Vor 100 Jahren: Die Ungarische Räterepublik ist ein weitgehend vergessenes Kapitel der Revolutionsgeschichte. Vincent Angerer über die Lehren eines großen Kapitels unserer Klasse.
Durch die Präsidentschaft Viktor Orbáns hat sich ein scheinbar klares Bild Ungarns eingebürgert. Aber die ungarische Arbeiterklasse blickt auf eine heroische Geschichte der Klassenkämpfe zurück: die Revolution von 1848/49, den anti-stalinistischen Volksaufstand von 1956 und das Erringen der Staatsmacht des Proletariats im Jahr 1919.
Die brennenden Fragen
Vor 100 Jahren war die die Arbeiterklasse in Ungarn zahlenmäßig noch recht schwach und in wenigen städtischen Kernzonen konzentriert. Die Großindustrie war fast ausschließlich in und um Budapest konzentriert. Kleinbauern und ländliches Proletariat bildete die größte Bevölkerungsgruppe: von einer Bevölkerung von neun Millionen lebten 4,4 Millionen auf dem Land. Die vorherrschende Produktionsweise war der adelige Großgrundbesitz. Slawische und rumänische Bauern und LandarbeiterInnen mussten ihr Leben dabei unter harscheren Bedingungen als ihre ungarischen Arbeitsgenossen fristen, damit war die Nationalitätenfrage eng mit der Landfrage und der Revolution an sich verzahnt.

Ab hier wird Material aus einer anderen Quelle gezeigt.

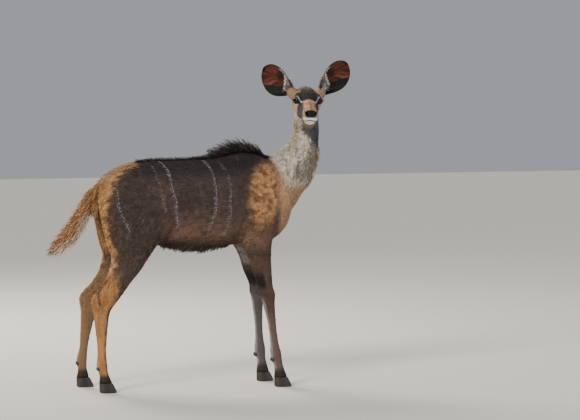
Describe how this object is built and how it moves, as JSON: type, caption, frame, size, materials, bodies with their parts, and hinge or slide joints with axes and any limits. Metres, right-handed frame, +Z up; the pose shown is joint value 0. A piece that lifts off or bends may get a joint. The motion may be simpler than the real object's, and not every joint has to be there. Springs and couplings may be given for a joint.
{
  "type": "greater kudu",
  "caption": "Life-size still model of a young hornless greater kudu cow, standing broadside with its head turned to its right and its tail held out.",
  "frame": {"origin": "middle of the bounding box, at the soles of the hooves", "axes": "+X from the rump to the breast, +Y to the animal's left, +Z up"},
  "size_m": [1.2952, 0.377, 1.3775],
  "materials": {
    "coat": "short grey-brown hair with thin white stripes",
    "coat_tan": "ochre-tan hair of tail and lower legs",
    "ear": "mahogany skin inside, grey-brown hair outside",
    "eye": "wet, near-black",
    "hoof": "black horn, lightly worn"
  },
  "bodies": {
    "root": {"torso": "coat", "neck": "coat", "head": "coat", "tail": "coat_tan", "ear_left": "ear", "ear_right": "ear", "eye_left": "eye", "eye_right": "eye", "foreleg_right_upper": "coat", "foreleg_right_lower": "coat_tan", "foreleg_right_claw_outer": "hoof", "foreleg_right_claw_inner": "hoof", "foreleg_left_upper": "coat", "foreleg_left_lower": "coat_tan", "foreleg_left_claw_outer": "hoof", "foreleg_left_claw_inner": "hoof", "hindleg_right_upper": "coat", "hindleg_right_lower": "coat_tan", "hindleg_right_claw_outer": "hoof", "hindleg_right_claw_inner": "hoof", "hindleg_left_upper": "coat", "hindleg_left_lower": "coat_tan", "hindleg_left_claw_outer": "hoof", "hindleg_left_claw_inner": "hoof"}
  },
  "joints": []
}
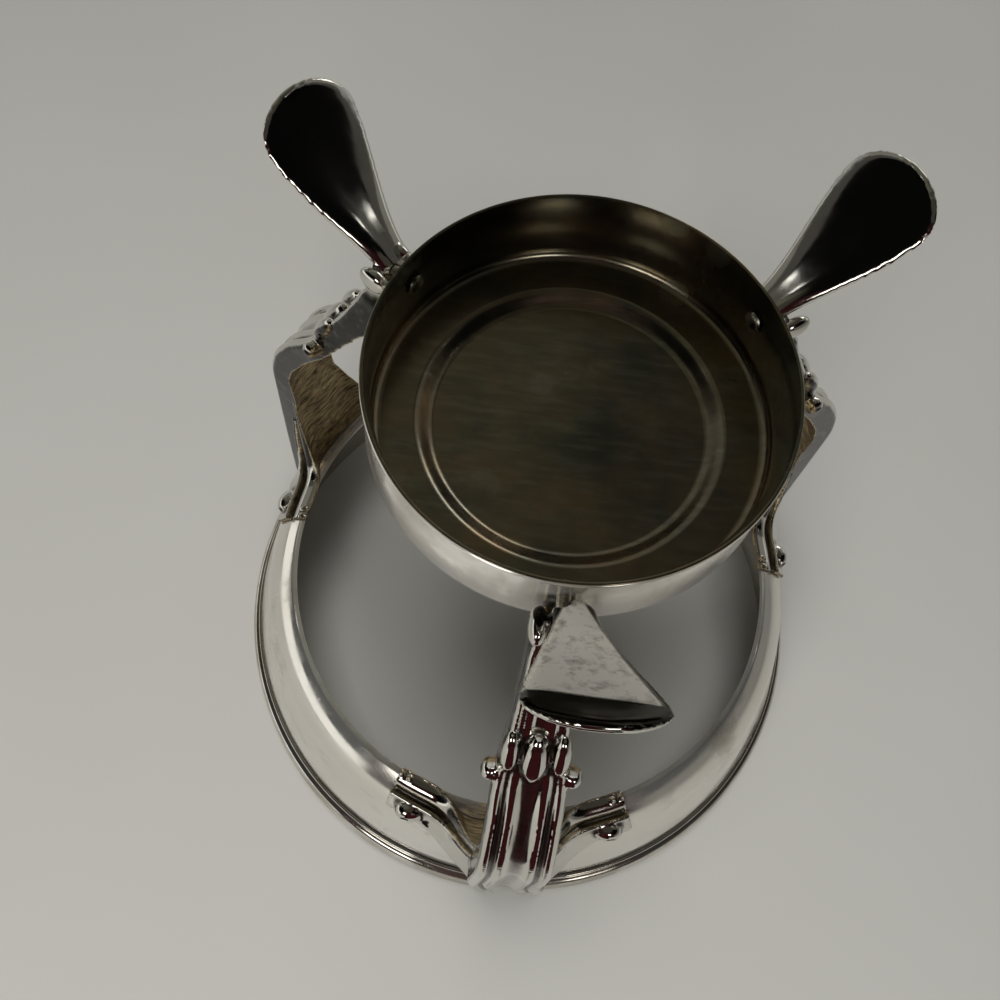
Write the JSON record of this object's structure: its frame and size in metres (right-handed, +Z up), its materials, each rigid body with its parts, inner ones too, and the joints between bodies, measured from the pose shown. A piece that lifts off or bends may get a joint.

Vom Krieg in die Revolution
Im Voranschreiten des 1. Weltkrieges war die Arbeiterklasse mit der harten Realität einer unerbittlichen Kriegswirtschaft konfrontiert, sprich Inflation, Hunger, 60 Stunden Arbeitswochen, Wohnungsmangel und Kriegsrecht in der Produktion. Auch an der Front regte sich Unmut über die herrschenden Bedingungen. Die Streiks, Desertionen und Proteste nahmen über das Jahr 1918 hinweg zu. Am 25. Oktober wurde der „Nationalrat“ gegründet. Der bürgerlich-liberale Großgrundbesitzer Mihaily Karolyi (Eigentümer von 30.000 Hektar Land) holt unmittelbar auch die Sozialdemokratie in den neugeschaffenen „Ungarischen Nationalrat“. In der Arbeiterklasse sind die Forderungen nach einem unabhängigen, demokratischen Ungarn, dem Ende des Krieges, dem Sturz des landbesitzenden Adels und die Machtübergabe an die Soldatenräte besonders populär. Doch die herrschende Klasse ist eng mit dem halb-feudalen Großgrundbesitz und der Krone verbunden, was eine bürgerlich-demokratische Entwicklung ausschließt. Karloyi selbst repräsentiert dabei nur eine kleine Minderheit seiner Klasse. Die gesellschaftliche Dynamik liegt völlig im Lager der Arbeiterklasse und der proletarisierten Soldaten. Selbst einfache demokratische, und jede soziale Frage stößt auf hefigsten Widerstand der Großgrundbesitzer, die die führende Rolle in Lager der Bürgerlichen bilden. Der vollständige Sieg der demokratischen, bürgerlichen Revolution war nur möglich, wenn die Revolution selbst in eine sozialistische umschlagen würde. Als Ende November 1918 von Russlandheimkehrern rund um Bela Kun die Kommunistische Partei gegründet wurde, erfährt diese in wenigen Wochen ein rasantes Wachstum. Die Massen drängten darauf, mit allen Aspekten der unerträglich gewordenen alten Herrschaft aufzuräumen.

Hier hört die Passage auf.